Beginning with the first line of the data below, extract each line up to and including the one containing "wall_faces = grid_faces(rows, columns, True)". Copy them exactly and add nothing.
--- Information provided ---
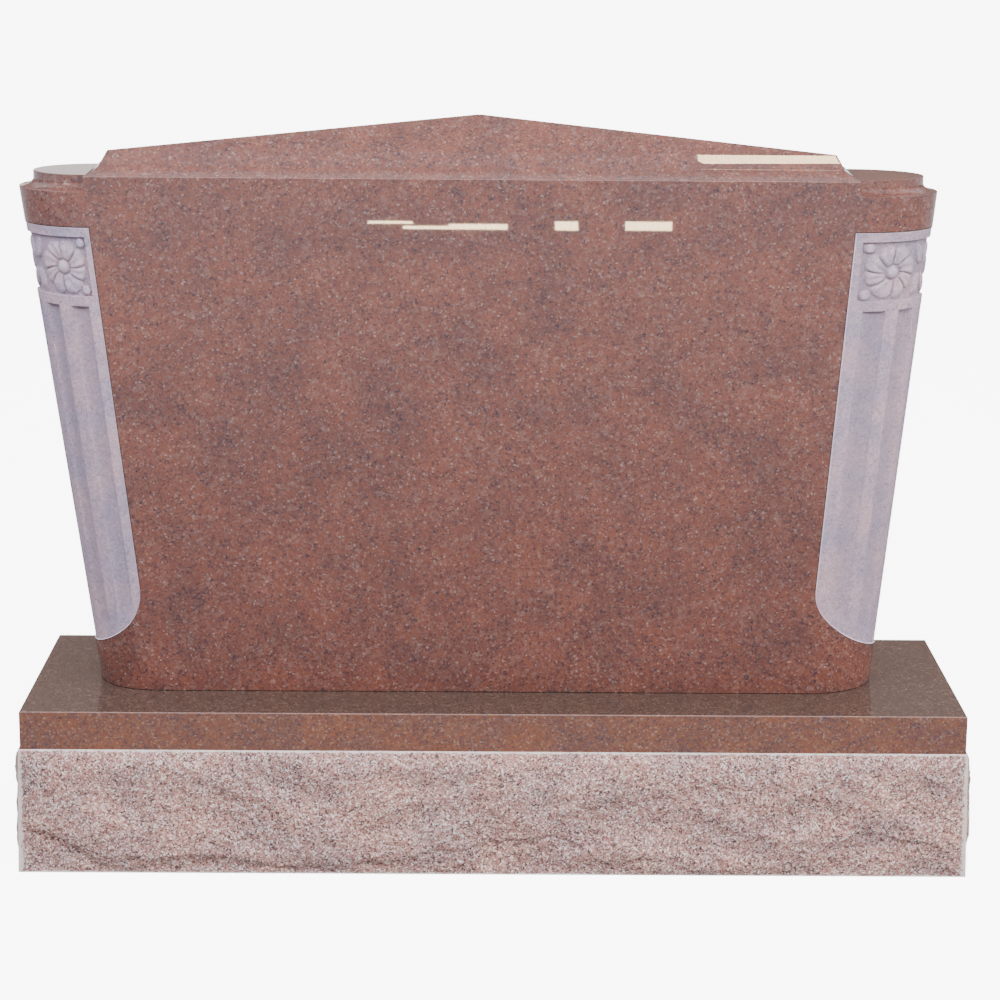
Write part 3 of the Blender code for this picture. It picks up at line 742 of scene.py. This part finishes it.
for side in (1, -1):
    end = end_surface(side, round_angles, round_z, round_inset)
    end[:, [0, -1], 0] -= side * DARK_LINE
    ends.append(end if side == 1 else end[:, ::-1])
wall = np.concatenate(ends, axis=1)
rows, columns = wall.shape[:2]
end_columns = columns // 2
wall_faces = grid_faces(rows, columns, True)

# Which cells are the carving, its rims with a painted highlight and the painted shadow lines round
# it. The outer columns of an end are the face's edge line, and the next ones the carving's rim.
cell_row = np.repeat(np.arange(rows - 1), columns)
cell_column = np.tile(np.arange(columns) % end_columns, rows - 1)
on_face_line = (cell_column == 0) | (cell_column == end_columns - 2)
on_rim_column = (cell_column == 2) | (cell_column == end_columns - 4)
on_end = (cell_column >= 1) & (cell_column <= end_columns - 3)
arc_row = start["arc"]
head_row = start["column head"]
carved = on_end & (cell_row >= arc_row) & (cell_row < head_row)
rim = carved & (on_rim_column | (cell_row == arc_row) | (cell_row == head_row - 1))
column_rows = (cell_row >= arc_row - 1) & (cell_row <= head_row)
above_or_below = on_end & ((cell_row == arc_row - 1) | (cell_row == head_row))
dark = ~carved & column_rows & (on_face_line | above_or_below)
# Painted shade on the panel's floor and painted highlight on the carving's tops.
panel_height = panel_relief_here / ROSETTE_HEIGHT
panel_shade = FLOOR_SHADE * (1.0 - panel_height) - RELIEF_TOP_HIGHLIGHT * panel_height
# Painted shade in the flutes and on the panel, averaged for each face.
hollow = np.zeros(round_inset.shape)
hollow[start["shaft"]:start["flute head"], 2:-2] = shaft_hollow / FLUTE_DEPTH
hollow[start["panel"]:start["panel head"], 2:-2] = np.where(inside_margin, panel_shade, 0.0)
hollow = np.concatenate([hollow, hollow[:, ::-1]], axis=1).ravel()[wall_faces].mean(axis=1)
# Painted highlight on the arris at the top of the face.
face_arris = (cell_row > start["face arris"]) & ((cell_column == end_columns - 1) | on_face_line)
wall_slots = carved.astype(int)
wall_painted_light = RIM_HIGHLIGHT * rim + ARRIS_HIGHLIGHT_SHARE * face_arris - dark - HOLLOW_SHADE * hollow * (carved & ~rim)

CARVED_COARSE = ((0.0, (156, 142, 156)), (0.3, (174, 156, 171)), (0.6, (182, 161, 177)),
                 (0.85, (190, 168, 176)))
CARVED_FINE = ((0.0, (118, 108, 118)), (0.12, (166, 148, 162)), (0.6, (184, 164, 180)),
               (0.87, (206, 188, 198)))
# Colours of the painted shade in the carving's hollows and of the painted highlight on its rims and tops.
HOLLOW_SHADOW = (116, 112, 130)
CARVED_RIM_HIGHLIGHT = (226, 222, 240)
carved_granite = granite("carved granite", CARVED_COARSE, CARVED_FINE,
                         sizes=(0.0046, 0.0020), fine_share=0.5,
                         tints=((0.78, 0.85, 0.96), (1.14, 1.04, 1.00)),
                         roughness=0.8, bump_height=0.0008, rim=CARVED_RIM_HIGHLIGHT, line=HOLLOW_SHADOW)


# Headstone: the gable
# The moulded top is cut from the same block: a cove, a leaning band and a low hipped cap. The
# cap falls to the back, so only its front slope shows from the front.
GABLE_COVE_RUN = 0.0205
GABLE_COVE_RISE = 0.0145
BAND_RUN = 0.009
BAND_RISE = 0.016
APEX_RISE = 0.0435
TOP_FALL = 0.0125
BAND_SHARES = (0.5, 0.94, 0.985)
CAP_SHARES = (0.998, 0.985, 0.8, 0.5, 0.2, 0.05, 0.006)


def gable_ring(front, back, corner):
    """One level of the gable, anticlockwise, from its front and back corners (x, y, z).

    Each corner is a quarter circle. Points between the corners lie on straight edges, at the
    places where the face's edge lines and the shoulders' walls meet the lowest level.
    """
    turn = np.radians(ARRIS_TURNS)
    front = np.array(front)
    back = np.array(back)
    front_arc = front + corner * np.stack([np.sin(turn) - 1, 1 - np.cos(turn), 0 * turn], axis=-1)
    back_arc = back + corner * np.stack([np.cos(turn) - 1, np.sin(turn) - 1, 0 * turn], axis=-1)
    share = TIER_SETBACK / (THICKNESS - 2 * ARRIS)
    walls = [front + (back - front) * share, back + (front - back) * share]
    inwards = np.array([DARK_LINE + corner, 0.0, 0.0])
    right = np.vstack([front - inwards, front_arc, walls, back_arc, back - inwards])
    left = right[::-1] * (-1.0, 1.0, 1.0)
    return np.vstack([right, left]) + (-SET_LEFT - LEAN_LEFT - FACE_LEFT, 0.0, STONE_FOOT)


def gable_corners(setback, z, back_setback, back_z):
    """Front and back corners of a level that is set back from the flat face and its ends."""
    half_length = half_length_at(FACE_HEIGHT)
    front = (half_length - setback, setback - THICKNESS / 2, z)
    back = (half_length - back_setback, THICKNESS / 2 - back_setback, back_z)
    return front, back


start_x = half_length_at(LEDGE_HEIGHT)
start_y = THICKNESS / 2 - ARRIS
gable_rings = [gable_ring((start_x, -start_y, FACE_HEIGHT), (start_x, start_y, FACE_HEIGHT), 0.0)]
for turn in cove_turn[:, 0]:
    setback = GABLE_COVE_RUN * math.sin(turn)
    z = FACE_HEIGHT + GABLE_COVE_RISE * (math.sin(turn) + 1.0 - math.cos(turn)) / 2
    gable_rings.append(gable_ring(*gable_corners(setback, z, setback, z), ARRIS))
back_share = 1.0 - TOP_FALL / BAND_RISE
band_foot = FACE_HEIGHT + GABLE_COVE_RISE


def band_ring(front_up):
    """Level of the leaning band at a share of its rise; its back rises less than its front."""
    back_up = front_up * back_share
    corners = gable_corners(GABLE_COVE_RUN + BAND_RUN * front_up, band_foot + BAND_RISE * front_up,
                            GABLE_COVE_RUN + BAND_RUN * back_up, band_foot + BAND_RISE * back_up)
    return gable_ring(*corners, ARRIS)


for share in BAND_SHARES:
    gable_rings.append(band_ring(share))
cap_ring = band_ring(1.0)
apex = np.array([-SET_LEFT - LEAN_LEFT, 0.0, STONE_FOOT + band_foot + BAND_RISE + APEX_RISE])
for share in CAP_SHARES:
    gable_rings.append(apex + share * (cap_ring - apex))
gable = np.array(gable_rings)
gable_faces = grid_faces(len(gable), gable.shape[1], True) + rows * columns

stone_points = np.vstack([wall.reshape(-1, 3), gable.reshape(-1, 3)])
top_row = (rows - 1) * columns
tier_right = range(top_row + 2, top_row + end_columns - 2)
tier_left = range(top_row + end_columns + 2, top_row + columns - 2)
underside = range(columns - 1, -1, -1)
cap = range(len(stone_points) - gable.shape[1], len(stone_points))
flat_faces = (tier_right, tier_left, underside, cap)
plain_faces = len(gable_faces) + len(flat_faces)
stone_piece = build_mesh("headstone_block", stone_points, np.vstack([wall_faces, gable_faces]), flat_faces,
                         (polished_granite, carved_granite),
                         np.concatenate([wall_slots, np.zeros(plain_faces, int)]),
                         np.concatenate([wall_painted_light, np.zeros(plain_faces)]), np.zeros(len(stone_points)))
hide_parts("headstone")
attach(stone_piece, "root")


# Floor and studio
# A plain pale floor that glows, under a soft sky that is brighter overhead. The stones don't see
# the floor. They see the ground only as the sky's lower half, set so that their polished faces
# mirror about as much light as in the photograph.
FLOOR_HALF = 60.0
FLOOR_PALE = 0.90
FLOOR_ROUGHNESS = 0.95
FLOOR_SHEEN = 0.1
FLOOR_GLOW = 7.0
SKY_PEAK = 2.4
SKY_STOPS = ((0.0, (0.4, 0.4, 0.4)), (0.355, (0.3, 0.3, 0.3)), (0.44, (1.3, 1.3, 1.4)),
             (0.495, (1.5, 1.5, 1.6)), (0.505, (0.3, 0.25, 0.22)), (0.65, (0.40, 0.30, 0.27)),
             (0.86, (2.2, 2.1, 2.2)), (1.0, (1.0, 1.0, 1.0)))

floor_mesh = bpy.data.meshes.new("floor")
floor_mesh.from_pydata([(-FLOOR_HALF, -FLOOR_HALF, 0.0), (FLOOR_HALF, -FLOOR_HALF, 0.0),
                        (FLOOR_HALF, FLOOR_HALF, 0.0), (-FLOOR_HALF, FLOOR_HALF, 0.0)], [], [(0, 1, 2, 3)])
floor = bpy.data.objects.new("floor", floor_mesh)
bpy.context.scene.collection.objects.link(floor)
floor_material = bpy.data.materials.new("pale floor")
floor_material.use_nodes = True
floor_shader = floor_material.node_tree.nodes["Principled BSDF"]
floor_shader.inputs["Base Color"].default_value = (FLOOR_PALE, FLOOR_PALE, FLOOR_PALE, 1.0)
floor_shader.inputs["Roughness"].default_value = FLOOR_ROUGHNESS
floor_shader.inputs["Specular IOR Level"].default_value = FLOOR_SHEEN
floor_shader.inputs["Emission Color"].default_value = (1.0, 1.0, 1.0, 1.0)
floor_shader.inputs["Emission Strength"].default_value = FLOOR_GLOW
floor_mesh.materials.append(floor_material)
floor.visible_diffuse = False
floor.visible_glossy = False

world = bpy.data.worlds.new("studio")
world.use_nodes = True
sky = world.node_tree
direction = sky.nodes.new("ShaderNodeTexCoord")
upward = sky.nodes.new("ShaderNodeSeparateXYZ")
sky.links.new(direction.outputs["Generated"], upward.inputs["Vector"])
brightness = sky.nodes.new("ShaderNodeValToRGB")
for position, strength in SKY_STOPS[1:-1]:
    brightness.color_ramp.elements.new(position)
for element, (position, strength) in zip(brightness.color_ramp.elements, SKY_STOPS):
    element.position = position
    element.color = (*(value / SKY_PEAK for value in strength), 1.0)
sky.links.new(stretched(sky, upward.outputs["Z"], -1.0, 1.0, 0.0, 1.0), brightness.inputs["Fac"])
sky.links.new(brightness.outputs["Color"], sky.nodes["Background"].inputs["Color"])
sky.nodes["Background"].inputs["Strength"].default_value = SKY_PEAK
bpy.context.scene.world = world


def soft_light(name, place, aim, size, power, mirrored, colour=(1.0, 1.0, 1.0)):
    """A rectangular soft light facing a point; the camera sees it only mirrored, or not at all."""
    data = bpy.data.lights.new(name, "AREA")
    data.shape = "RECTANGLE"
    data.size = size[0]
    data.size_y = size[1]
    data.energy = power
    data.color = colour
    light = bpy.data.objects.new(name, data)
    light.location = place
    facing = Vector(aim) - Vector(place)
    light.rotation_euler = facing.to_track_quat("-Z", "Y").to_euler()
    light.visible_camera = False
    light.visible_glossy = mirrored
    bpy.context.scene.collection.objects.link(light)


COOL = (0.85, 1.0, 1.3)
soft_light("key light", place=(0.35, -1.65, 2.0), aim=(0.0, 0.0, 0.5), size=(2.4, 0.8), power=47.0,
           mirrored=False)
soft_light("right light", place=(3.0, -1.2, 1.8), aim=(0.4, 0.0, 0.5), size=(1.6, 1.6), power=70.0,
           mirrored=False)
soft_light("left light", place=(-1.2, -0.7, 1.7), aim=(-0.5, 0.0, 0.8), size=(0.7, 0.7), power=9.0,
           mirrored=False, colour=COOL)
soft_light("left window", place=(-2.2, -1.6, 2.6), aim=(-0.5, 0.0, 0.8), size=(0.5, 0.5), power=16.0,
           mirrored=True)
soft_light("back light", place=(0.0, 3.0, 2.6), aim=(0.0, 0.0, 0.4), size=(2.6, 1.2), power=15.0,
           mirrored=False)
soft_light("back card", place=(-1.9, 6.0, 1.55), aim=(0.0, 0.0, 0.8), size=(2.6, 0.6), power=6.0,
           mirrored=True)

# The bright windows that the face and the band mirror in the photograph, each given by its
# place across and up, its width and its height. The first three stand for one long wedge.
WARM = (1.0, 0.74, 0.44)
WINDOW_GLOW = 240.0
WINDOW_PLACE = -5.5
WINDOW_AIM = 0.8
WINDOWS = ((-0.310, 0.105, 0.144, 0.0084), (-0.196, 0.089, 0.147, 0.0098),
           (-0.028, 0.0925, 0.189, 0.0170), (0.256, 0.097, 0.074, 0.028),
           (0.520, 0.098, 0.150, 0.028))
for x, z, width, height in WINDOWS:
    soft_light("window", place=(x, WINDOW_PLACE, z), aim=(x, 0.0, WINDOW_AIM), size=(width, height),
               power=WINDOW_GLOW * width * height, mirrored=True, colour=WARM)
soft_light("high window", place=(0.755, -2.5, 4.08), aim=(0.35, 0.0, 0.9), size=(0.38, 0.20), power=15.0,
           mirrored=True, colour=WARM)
---
▸ Answer in full
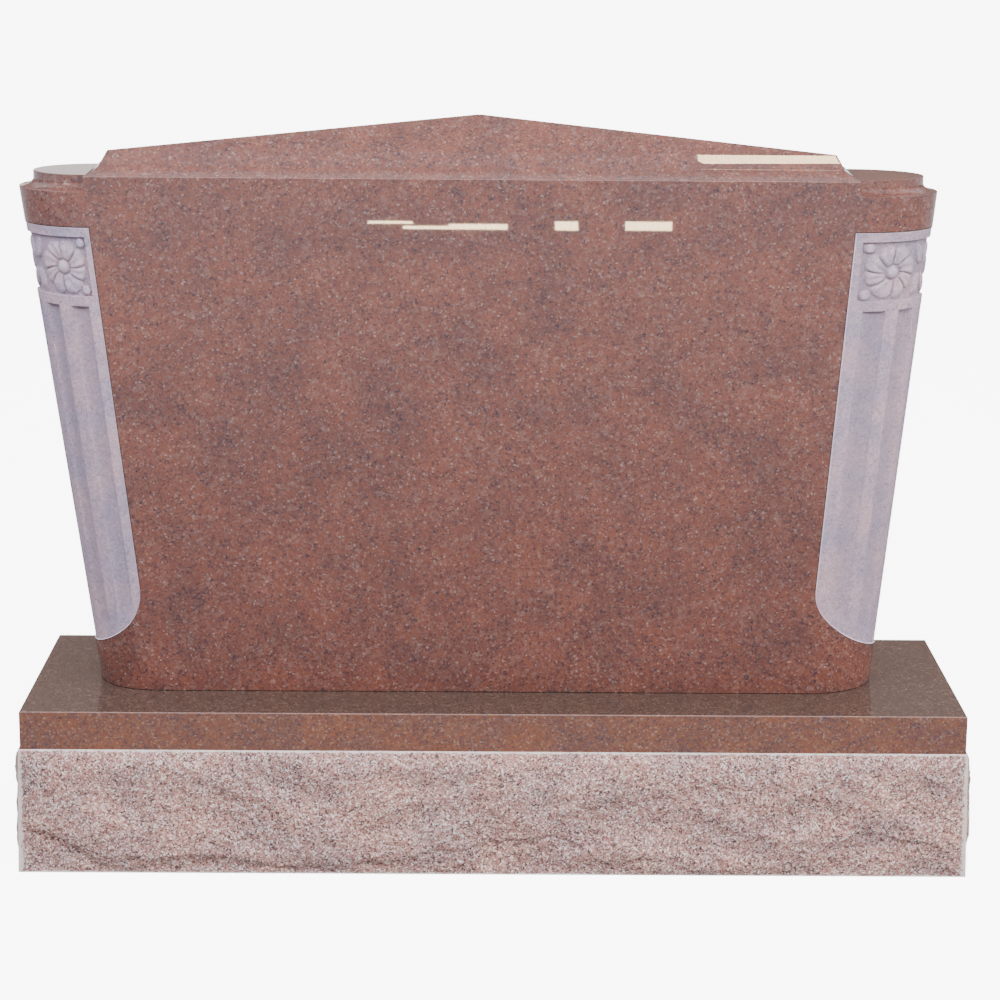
Write part 3 of the Blender code for this picture. It picks up at line 742 of scene.py. This part finishes it.
for side in (1, -1):
    end = end_surface(side, round_angles, round_z, round_inset)
    end[:, [0, -1], 0] -= side * DARK_LINE
    ends.append(end if side == 1 else end[:, ::-1])
wall = np.concatenate(ends, axis=1)
rows, columns = wall.shape[:2]
end_columns = columns // 2
wall_faces = grid_faces(rows, columns, True)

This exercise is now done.